President Fernandez is also president of Argentina’s Partido Justicialista Party, which has “very important historical ties” with the Communist Party of China (CPC), the ambassador said. “Former Argentine president Juan Peron even maintained friendship and correspondence with Chairman Mao,” said the ambassador. “It was because of this historical connection that President Fernandez was invited to be one of the foreign leaders to address the ‘CPC and World Political Parties Summit’ last year, when the CPC celebrated its centennial.”
Juan Peron is a famous left-wing politician in the history of Argentina. He was elected president of Argentina three times from the 1950s to the 1970s, and enjoyed great popularity among the people. The Peronist movement and Partido Justicialista Party he initiated are still the most important political forces in Argentina today.
Peron reportedly had exchanged several letters with Chairman Mao, in which he referred to Mao as “my dear chairman and friend.” Mao also gifted Peron’s wife Evita Peron a dressing screen as a gesture of solidarity between the two countries.
The Global Times noticed an interesting detail in Narvaja’s Chinese name Niu Wangdao.
Narvaja said that “Vaca” in his name means “Ox” in Spanish, which is Niu in Chinese. “Wangdao” originates from the Taoism philosophy – If I had any perception, I would fear go astray when walking on the roads – to remind himself to keep alert when walking forward.
Narvaja’s Chinese name is the same as the first translator of the Communist Manifesto into Chinese – Chen Wangdao, a Chinese scholar and educator who was born in 1891 – and the ambassador said he is honored for having the same name with Chen.
According to Narvaja, this is the first time for Fernandez to visit China since his election in 2019. It also coincides with the 50th anniversary of the establishment of China-Argentina diplomatic relations. Argentina hopes this visit could enhance the two sides’ cooperation under the Belt and Road Initiative.
Narvaja told the Global Times that Fernandez has a very tight schedule. He will have meetings with Chinese leaders, attend the opening ceremony of the Beijing Winter Olympic Games and visit the Chairman Mao Memorial Hall. He will also visit Argentina’s athletes, the Forbidden City, the Great Wall and the museum of the history of the Communist Party of China.
All the visits will be conducted within the closed-management loop and in accordance with China’s anti-epidemic measures, Narvaja noted.

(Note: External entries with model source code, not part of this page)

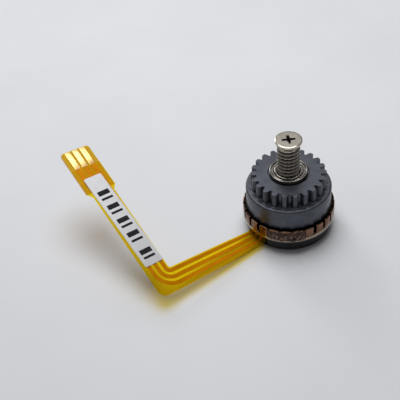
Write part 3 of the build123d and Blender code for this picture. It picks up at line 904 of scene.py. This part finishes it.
def plate(name, node, material, outlines, bottom, top, round_by=0.0):
    """Flat piece on the second arm, which stands for a CAD node if one is named."""
    bm = bmesh.new()
    for outline in outlines:
        slab(bm, outline, bottom, top)
    obj = finish_mesh(name, bm, "stator", material, 40)
    if node:
        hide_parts(node)
    if round_by:
        bevel(obj, round_by, 2, 60)
    return obj


def rounded_box(u0, u1, v0, v1, r):
    """Outline of a rectangle with rounded corners."""
    points = arc((u1 - r, v0 + r), r, -90, 0, 5) + arc((u1 - r, v1 - r), r, 0, 90, 5)
    points += arc((u0 + r, v1 - r), r, 90, 180, 5) + arc((u0 + r, v0 + r), r, 180, 270, 5)
    return points


half_finger = CONTACT_WIDTH / 2
fingers = [
    rounded_box(CONTACT_START, ARM_LENGTH - 0.1, y - half_finger, y + half_finger, 0.06)
    for y in (-CONTACT_PITCH, 0.0, CONTACT_PITCH)
]
plate(
    "contact_fingers", "flex_contacts", gold.material, fingers,
    FILM_T, FILM_T + FINGER_T, 0.010)

w = END_WIDTH / 2
back = [(STIFFENER_START, -w), *arc((ARM_LENGTH - END_R, -w + END_R), END_R, -90, 0, 6)]
back += [*arc((ARM_LENGTH - END_R, w - END_R), END_R, 0, 90, 6), (STIFFENER_START, w)]
plate(
    "end_stiffener", "flex_stiffener", stiffener.material, [back],
    -STIFFENER_T, -SKIN_GAP, 0.015)

LABEL_CENTRE = (8.85, -0.04)
LABEL_SIZE = (12.7, 2.30)
LABEL_SKEW = radians(1.2)


def on_label(outline):
    """Turn an outline drawn about the label's own centre to where the label is stuck."""
    c, s = cos(LABEL_SKEW), sin(LABEL_SKEW)
    return [(LABEL_CENTRE[0] + x * c - y * s, LABEL_CENTRE[1] + x * s + y * c) for x, y in outline]


half_l, half_w = LABEL_SIZE[0] / 2, LABEL_SIZE[1] / 2
label_z = FILM_T + COVER_T
label_outline = on_label(rounded_box(-half_l, half_l, -half_w, half_w, 0.20))
plate(
    "marking_label", "flex_label", paper.material, [label_outline],
    label_z, label_z + LABEL_T, 0.012)

# generic marking: pairs of one wide and one narrow plain bar, with no letters or figures
BAR_HEIGHT = 1.45
BAR_INK_LOW, BAR_INK_HIGH = 0.0605, 0.0625
BAR_PLAN = (
    (-5.35, 0.30), (-4.60, 0.62), (-2.95, 0.30), (-2.10, 0.62), (-0.90, 0.30),
    (-0.10, 0.62), (1.10, 0.30), (1.90, 0.62), (3.10, 0.30), (3.90, 0.62),
)
half_bar = BAR_HEIGHT / 2
bars = [
    on_label(rounded_box(x - wide / 2, x + wide / 2, -half_bar, half_bar, 0.05))
    for x, wide in BAR_PLAN
]
plate("label_bars", None, ink.material, bars, label_z + BAR_INK_LOW, label_z + BAR_INK_HIGH)


# ---------------------------------------------------------------- finishes of the pieces kept from the frame
for node, material in {
    "center_post": post_steel,
    "felt_damper": felt,
    "piezo_ring": piezo,
    "stator_nut": post_steel,
    "rotor_lining": lining,
    "damping_ring": rubber,
    "preload_spring": spring_wire,
    "bearing_balls": bearing_steel,
    "ball_cage": cage_brass,
}.items():
    slots = NODES[node].material_slots
    for index in range(len(slots)):
        slots[index].material = material.material


# ---------------------------------------------------------------- floor and light
floor_shader = mottled(
    "floor_pale", (0.70, 0.71, 0.735), (0.73, 0.74, 0.765), 0.05, 0.75, 0.85, 3.0, 0.002)
bpy.ops.mesh.primitive_plane_add(size=1.2, location=(0, 0.1, 0))
floor = bpy.context.object
floor.name = "floor"
floor.data.materials.append(floor_shader.material)


def area_light(name, place, size, power):
    """Round soft light that faces the motor."""
    data = bpy.data.lights.new(name, "AREA")
    data.shape = "DISK"
    data.size = size
    data.energy = power
    obj = bpy.data.objects.new(name, data)
    bpy.context.scene.collection.objects.link(obj)
    obj.location = place
    obj.rotation_mode = "QUATERNION"
    obj.rotation_quaternion = (-Vector(place)).to_track_quat("-Z", "Y")


area_light("overhead", (-0.015, 0.042, 0.17), 0.14, 0.245)
area_light("window", (-0.12, 0.20, 0.125), 0.09, 0.13)
area_light("back_wall", (0.0, 0.30, 0.29), 0.22, 0.055)

world = bpy.data.worlds.new("studio")
world.use_nodes = True
background = world.node_tree.nodes["Background"]
background.inputs["Color"].default_value = (0.86, 0.87, 0.90, 1.0)
background.inputs["Strength"].default_value = 0.16
bpy.context.scene.world = world
bpy.context.scene.view_settings.view_transform = "Standard"
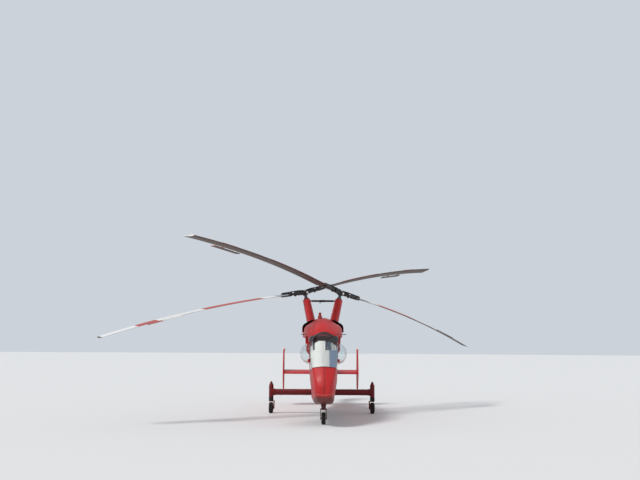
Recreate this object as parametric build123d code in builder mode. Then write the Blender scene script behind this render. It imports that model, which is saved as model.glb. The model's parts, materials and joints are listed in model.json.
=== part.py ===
from build123d import *
import os
from math import cos, degrees, radians, sin, tan

# Single-seat lifting helicopter with two intermeshing rotors, standing on its wheels.
# Millimetres. X points to the machine's own left, the nose points along -Y, the masts stand over Y = 0.
# The datum is the eye of the cargo hook. Heights in the tables are above the ground.

os.makedirs("parts", exist_ok=True)

HOOK_EYE_HEIGHT = 420.0

# Fits
SEAT_GAP = 0.3
PANEL_GAP = 6.0
CUT_REACH = 3000.0

# Skins
WALL = 45.0
GLASS = 10.0
GLASS_LIP = 28.0

# Stations along the body
NOSE_END = -3000.0
BULKHEAD = -1150.0
CENTRE_END = 1500.0
HOOD_END = 900.0
COWL_END = 3200.0
DECK_HEIGHT = 2620.0

# Alignment of a box that stands on a point and ends at it along Y
ABOVE_ENDING = (Align.CENTER, Align.MAX, Align.MIN)

# Rotors
MAST_HALF_SPACING = 611.0
HUB_HEIGHT = 4140.0
MAST_CANT = 12.5
ROTOR_RADIUS = 7365.0
LAG_ARM = 450.0
BLADE_CHORD = 430.0
BLADE_THICKNESS = 52.0
BLADE_PITCH = 10.0
BLADE_DROOP_RADIUS = 38000.0


def level(height):
    """Z of a height above the ground."""
    return height - HOOK_EYE_HEIGHT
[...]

On December 9, 2021, Argentina’s foreign ministry released a statement on its website in support of the Beijing Winter Olympic Games.
The statement came at a time when the US kept provoking and pressing other countries not to send officials to the Games in Beijing. The Argentine foreign ministry stressed that Argentina is one of the earliest countries that had supported Beijing to hold the Winter Olympic Games.
Some analysts deemed that the move would bring about political pressure from the US to Argentina. In response, Narvaja said that Argentina would not take other countries’ ideas into account when making decisions on issues concerning its sovereignty, but would only make decisions on its own stances.
“We feel that it is a malicious behavior to politicize the Olympic Games, as it should be an occasion where all countries show unity and harmony,” Narvaja said.
Narvaja said that some countries use democracy and human rights issues as political chess pieces and apply apparent double standards. “They often hype some countries’ issues with the excuse of human rights and democracy, while turning a blind eye to other countries.”
Some countries even cannot fix their own human rights and democratic problems, he said, noting that “so we should be very careful to avoid the Olympic Games being politicized.”
Fernandez was invited by US President Joe Biden to participate in the so-called democracy summit. However, at the summit, he criticized the US-led Organization of American States for interfering in Bolivia’s domestic affairs and damaging the latter’s democracy.
“Democracy presupposes non-intervention. Democracy is not imposed by sanctions or by force. Democracy is like peace, it is not exported, nor is it imposed.” This statement of Fernandez was widely spread in Latin America.
Another report of The Wall Street Journal on January 19 said that athletes from the US, UK and the Netherlands were urged not to bring their personal intelligence equipment such as smartphones to China as “the equipment may be monitored during their stay in Beijing during the Olympic Games.” Other foreign media also hyped the food safety issue in the Games.
Narvaja said that Argentina has full trust in China-developed cellphones and technology, noting that Argentina has a lot of cooperation with Chinese companies in technology and communication. Many accusations on Chinese technological companies are groundless and nothing more than a tool to politicize the Beijing Winter Olympic Games, he said.